Van Niekerk, who raced to Olympic victory in August and broke the 400m world record time of 43.03 seconds, will go up against iconic Jamaican sprinter Usain Bolt, and British distance ace Mo Farah.

Bolt made history in August earning a third successive treble gold in the 100m, 200m and 4x100m relay in Rio.

Farah in turn grabbed the double double’ when he won the 5 000m, and 10 000m at consecutive Olympic Games.

Earlier in the year Van Niekerk raced to his first sub-10 second time in the 100m at the Free State Championships in Bloemfontein.

In the process, he became the first man to dip below 10s, 20s, and 44s in the 100m, 200m and 400m which should improve his chances of walking away with the coveted top accolade at the year-end awards.

“The IAAF is a massive, massive award and I am really just grateful to be nominated among the world’s greats. I mean Mo Farah and Usain Bolt have rewritten the history books of track and field,” Van Niekerk said.

“I am just glad I can put my foot in there now as well and start writing my own journey.”

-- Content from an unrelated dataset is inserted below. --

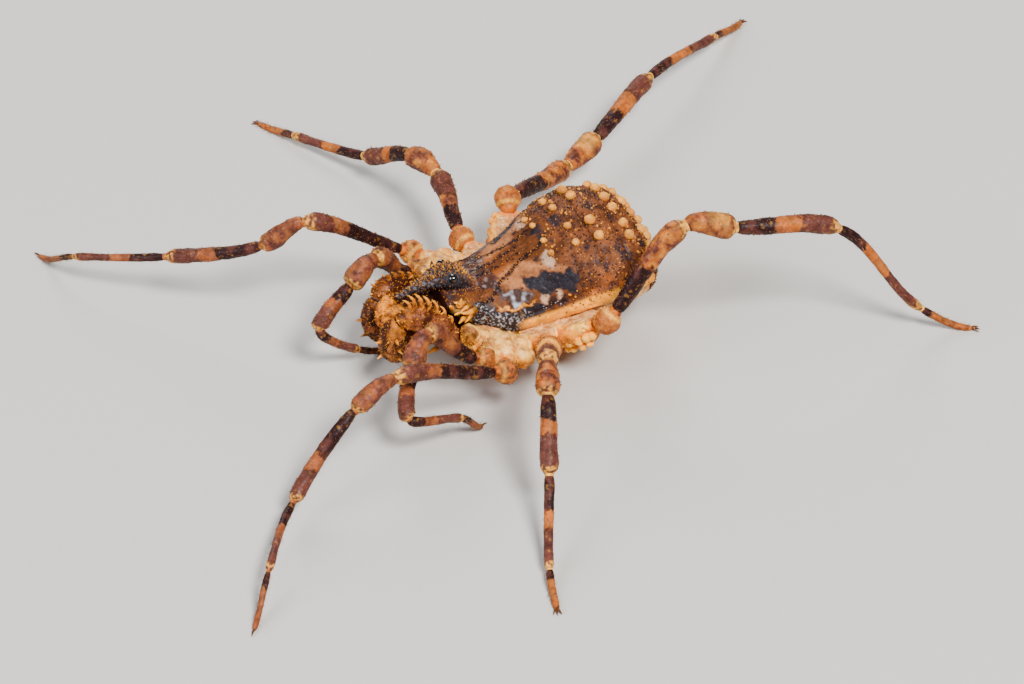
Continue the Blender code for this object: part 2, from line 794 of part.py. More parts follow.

Meanwhile, Roger Barrow, the brains behind South Africa’s rowing success over the last few years is up for World Rowing’s 2016 Coach of the Year Award which will be announced on Friday.

Barrow qualified an unprecedented five boats for the Rio Olympic Games where all five crews featured in finals with the men’s pair of Lawrence Brittain and Shaun Keeling earning the silver medal.

The South African goes up against the cream of international rowing’s best coaches including Great Britain’s Jurgen Grobler, who led the country’s men’s four and eight to gold medals in Rio.

It is the second-time Barrow has been nominated for the prize after he missed out on the award in 2014 when he coached the men’s lightweight double sculls crew of James Thompson and John Smit to a gold medal at the World Championships and the men’s pair to bronze.

“The guys on that list are mentor heroes for me and just to be on a list with those sort of names means the world to me. So it is awesome to be recognised in that way,” Barrow said.

“If you look at the kind of resources they have, it is a different league. And to have what I have, I guess that is why I could be on a list like that.”